While I have the highest respect which cannot be described by mere words for the Hon’ble Supreme Court of India I feel that the above Judgement may be required to be reconsidered at some stage by the Hon’ble Apex Court and I attempt to pen down my reasons for the same as under.

The issue which arose in the above Judgment was with reference to a notification issued prior to the coming into force of the Criminal Procedure Code, 1973, by virtue of Section 10 of the Criminal Law Amendment Act, 1932. The question that was raised was whether the said notification was saved even after the enactment of the Criminal Procedure Code. The Apex Court relied on Section 8 of the General Clauses Act and over – ruled the decision of the Goa Bench of the Bombay High Court inter alia holding that the same was saved by Section 8 of the General Clauses Act. By means of the said notification Section 506 (Part II) of the Indian Penal Code was treated as Non – Bailable and cognizable in Goa.

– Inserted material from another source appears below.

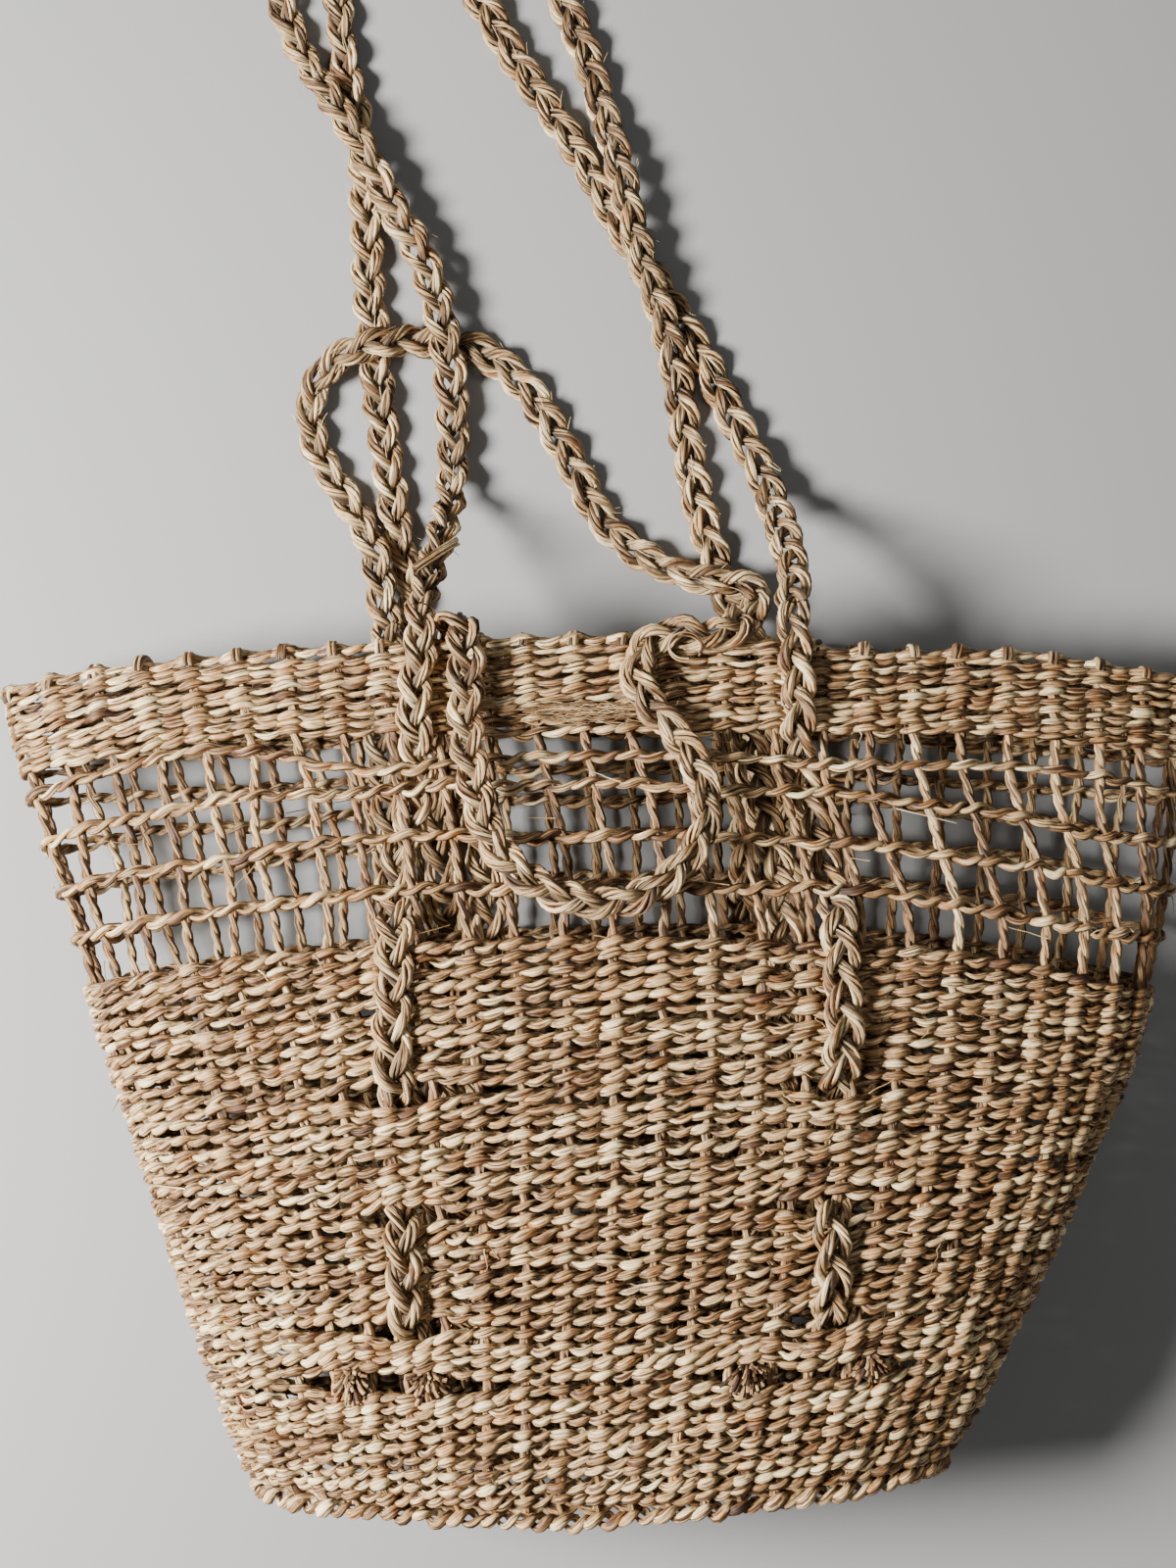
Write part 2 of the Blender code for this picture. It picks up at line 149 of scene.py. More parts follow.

There are similar notifications in other parts of India like Greater Bombay in Maharashtra where similar notifications are issued prior to the Criminal Procedure Code, 1973 being enacted. Hence this Judgement is of considerable importance directly touching upon the spinal cord of personal liberty of citizens since the very registration of an FIR and arrest and detention in custody are the seminal issues that directly get engulfed as a result of the interpretation given to the said situation.

While there can be no quarrel to the fact that Section 8 of the General Clauses Act does apply to a situation of this kind and it saves all prior notifications issued even under Section 10 of the Criminal Law Amendment Act, 1932, yet the question is whether merely because the notification is saved does it prevail over the Criminal Procedure Code, 1973 that is subsequently enacted?

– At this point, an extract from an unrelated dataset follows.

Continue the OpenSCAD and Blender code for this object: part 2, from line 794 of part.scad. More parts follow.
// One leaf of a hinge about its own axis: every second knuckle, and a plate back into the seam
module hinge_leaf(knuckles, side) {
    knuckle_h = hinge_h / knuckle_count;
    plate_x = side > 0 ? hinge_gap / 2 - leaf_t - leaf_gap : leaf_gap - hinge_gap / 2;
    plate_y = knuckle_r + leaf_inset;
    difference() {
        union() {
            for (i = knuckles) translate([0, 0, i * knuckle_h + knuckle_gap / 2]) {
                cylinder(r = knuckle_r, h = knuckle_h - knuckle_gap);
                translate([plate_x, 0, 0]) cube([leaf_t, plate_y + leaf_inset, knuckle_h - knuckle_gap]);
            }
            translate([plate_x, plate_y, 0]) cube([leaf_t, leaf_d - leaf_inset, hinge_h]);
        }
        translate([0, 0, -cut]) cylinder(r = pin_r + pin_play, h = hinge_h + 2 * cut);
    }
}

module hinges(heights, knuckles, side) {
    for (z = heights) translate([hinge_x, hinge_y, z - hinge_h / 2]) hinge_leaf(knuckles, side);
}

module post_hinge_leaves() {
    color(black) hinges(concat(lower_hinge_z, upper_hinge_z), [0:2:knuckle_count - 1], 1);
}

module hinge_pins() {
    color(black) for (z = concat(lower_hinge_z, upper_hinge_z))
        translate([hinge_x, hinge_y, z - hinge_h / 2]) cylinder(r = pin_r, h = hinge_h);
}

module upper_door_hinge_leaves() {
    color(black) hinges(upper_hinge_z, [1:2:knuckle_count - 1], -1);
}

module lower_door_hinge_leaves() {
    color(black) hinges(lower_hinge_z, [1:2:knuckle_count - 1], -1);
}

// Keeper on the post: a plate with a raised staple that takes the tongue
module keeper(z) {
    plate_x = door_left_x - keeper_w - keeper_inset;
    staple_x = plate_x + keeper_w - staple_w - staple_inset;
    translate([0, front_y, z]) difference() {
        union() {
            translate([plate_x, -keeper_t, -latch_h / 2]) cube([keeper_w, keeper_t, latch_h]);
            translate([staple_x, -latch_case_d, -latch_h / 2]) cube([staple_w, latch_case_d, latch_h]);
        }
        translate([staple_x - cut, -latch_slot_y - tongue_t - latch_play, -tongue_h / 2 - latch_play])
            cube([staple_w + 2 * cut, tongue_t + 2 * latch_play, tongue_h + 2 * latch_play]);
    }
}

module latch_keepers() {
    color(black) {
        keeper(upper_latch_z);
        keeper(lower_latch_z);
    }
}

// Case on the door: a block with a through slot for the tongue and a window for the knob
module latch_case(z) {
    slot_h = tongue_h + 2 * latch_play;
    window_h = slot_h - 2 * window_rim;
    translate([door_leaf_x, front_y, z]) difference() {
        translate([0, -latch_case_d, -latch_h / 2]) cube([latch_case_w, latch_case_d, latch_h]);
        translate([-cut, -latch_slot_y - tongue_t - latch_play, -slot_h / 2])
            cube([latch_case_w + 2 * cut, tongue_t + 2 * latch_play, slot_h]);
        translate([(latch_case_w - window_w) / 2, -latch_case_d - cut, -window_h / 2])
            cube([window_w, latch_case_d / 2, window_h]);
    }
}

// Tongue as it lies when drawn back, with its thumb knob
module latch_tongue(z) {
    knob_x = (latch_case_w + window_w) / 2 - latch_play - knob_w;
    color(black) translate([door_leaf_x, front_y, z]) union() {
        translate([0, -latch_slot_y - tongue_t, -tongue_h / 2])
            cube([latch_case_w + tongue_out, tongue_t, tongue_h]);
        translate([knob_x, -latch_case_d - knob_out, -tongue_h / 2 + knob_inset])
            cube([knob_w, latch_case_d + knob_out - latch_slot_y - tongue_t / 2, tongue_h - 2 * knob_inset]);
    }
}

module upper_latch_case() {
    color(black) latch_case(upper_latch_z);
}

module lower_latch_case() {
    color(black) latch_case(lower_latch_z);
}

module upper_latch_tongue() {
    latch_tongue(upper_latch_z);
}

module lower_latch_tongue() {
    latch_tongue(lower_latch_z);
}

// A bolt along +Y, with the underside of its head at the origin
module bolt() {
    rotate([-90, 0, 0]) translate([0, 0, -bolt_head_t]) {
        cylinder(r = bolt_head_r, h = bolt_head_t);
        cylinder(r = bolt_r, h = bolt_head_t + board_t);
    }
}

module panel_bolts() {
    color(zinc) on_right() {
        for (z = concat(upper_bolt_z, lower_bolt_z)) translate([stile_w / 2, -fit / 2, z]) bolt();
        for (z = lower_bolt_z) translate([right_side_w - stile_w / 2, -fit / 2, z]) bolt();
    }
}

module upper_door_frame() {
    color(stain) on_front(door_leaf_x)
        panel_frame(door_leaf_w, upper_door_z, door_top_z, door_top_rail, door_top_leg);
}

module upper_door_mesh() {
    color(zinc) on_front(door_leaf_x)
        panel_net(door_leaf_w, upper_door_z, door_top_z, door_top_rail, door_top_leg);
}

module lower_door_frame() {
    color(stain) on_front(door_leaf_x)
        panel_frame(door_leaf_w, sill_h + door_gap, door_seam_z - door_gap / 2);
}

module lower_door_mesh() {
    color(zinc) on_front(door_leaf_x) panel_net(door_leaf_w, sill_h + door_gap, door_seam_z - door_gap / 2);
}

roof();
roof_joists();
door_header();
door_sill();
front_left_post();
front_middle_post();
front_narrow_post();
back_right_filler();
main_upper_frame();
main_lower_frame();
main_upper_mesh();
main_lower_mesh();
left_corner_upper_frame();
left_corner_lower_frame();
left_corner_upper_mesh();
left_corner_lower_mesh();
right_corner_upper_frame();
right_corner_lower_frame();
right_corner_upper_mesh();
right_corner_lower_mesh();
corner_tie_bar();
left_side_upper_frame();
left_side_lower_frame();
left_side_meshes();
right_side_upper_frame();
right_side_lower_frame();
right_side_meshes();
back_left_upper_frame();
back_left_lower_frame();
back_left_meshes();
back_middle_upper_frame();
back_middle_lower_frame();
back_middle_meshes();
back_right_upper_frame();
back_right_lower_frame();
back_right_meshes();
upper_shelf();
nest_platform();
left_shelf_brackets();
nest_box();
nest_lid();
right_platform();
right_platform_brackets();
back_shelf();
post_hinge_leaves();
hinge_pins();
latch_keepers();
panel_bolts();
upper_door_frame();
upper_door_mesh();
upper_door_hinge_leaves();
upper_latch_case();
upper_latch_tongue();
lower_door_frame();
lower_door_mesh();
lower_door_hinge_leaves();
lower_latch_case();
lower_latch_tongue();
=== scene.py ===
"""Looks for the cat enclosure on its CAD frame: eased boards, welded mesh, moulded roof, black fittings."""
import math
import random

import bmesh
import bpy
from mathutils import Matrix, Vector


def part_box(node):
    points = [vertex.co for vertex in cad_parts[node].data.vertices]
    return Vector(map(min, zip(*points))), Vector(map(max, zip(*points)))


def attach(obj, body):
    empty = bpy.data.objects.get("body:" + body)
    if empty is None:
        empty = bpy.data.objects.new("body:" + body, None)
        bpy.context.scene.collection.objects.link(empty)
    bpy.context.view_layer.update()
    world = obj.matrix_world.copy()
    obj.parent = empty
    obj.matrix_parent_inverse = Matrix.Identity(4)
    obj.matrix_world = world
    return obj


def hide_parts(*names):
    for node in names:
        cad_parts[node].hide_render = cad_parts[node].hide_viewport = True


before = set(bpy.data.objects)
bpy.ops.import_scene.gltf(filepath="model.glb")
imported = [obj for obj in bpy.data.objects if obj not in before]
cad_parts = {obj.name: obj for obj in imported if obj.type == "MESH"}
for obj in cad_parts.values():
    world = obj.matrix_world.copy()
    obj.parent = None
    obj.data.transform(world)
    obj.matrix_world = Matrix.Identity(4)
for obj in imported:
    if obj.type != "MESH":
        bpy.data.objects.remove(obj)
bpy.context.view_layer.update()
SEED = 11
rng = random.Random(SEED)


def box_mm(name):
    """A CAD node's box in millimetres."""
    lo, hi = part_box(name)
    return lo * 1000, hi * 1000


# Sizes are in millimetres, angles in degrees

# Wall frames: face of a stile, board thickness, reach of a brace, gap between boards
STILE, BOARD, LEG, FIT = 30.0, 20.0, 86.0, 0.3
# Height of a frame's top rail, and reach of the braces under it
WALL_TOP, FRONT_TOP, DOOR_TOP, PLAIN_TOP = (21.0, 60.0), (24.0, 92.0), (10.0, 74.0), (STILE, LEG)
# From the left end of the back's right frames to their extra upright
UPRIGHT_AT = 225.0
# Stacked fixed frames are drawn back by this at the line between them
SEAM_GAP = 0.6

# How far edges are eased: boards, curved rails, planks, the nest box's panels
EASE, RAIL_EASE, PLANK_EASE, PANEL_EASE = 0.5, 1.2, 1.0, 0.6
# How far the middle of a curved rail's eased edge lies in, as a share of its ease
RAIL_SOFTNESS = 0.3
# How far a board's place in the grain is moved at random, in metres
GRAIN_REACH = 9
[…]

In order to appreciate the aforesaid controversy it is necessary to quote Section 8 of the general Clauses Act which reads as under –

“Section 8 in The General Clauses Act, 1897 –

  1. Construction of references to repealed enactments –

(1) Where this Act, or any Central Act or Regulation made after the commencement of this Act, repeals and re-enacts, with or without modification, any provision of a former enactment, then references in any other enactment or in any instrument to the provision so repealed shall, unless a different intention appears, be construed as references to the provision so re-enacted.

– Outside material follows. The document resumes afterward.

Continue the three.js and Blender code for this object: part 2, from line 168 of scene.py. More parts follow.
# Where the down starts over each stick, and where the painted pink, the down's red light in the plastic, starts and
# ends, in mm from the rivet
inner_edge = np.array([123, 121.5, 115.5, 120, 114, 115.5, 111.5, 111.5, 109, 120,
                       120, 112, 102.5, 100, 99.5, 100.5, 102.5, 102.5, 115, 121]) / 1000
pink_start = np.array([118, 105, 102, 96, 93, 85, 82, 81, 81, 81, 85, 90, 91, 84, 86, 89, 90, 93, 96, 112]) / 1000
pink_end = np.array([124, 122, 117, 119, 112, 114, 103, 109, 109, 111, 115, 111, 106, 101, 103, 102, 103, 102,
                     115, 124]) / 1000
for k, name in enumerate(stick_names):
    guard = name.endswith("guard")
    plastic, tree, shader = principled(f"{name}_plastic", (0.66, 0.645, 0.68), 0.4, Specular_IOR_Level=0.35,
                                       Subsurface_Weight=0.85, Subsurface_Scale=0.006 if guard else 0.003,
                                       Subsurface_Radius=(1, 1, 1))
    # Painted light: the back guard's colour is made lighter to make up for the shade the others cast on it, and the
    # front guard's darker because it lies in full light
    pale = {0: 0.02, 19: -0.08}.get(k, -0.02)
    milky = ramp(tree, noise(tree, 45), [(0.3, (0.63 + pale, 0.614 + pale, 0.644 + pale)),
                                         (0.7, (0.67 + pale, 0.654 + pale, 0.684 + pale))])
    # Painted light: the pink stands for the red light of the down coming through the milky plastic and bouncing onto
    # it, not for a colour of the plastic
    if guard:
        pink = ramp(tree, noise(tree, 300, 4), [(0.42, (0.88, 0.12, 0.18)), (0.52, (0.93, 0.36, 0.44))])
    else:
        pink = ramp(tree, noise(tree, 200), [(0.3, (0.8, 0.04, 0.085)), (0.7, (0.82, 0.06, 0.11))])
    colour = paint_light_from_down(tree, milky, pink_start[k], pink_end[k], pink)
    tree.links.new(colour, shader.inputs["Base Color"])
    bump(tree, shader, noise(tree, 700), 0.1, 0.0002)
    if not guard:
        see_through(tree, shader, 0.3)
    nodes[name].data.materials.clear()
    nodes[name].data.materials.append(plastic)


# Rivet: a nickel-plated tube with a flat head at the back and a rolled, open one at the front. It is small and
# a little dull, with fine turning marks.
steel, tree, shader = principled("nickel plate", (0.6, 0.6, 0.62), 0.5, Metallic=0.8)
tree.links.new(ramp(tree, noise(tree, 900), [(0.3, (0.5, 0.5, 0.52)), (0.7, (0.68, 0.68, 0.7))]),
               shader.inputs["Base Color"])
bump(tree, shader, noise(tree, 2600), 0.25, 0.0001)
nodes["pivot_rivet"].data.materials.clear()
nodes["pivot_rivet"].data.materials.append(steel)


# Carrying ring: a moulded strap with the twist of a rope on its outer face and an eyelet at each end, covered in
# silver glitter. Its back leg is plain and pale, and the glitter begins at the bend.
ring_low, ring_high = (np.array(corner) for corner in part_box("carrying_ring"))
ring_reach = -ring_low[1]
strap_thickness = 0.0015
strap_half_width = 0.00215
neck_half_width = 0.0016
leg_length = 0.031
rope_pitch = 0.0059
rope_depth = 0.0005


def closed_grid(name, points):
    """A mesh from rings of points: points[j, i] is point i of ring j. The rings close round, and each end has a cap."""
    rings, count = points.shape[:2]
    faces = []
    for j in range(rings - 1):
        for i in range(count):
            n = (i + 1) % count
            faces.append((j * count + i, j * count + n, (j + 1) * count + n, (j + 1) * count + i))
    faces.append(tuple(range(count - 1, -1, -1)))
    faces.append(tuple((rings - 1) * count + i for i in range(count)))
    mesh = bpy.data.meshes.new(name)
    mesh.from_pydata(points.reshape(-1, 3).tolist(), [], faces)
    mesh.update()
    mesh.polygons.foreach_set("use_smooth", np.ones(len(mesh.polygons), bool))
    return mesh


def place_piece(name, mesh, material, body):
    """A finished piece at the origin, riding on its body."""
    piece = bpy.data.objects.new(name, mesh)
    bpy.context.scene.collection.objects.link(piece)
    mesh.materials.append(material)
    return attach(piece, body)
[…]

[(2) Where before the fifteenth day of August, 1947, any Act of Parliament of the United Kingdom repealed and re-enacted, with or without modification, any provision of a former enactment, then reference in any Central Act or in any Regulation or instrument to the provision so repealed shall, unless a different intention appears, be construed as references to the provision so re-enacted.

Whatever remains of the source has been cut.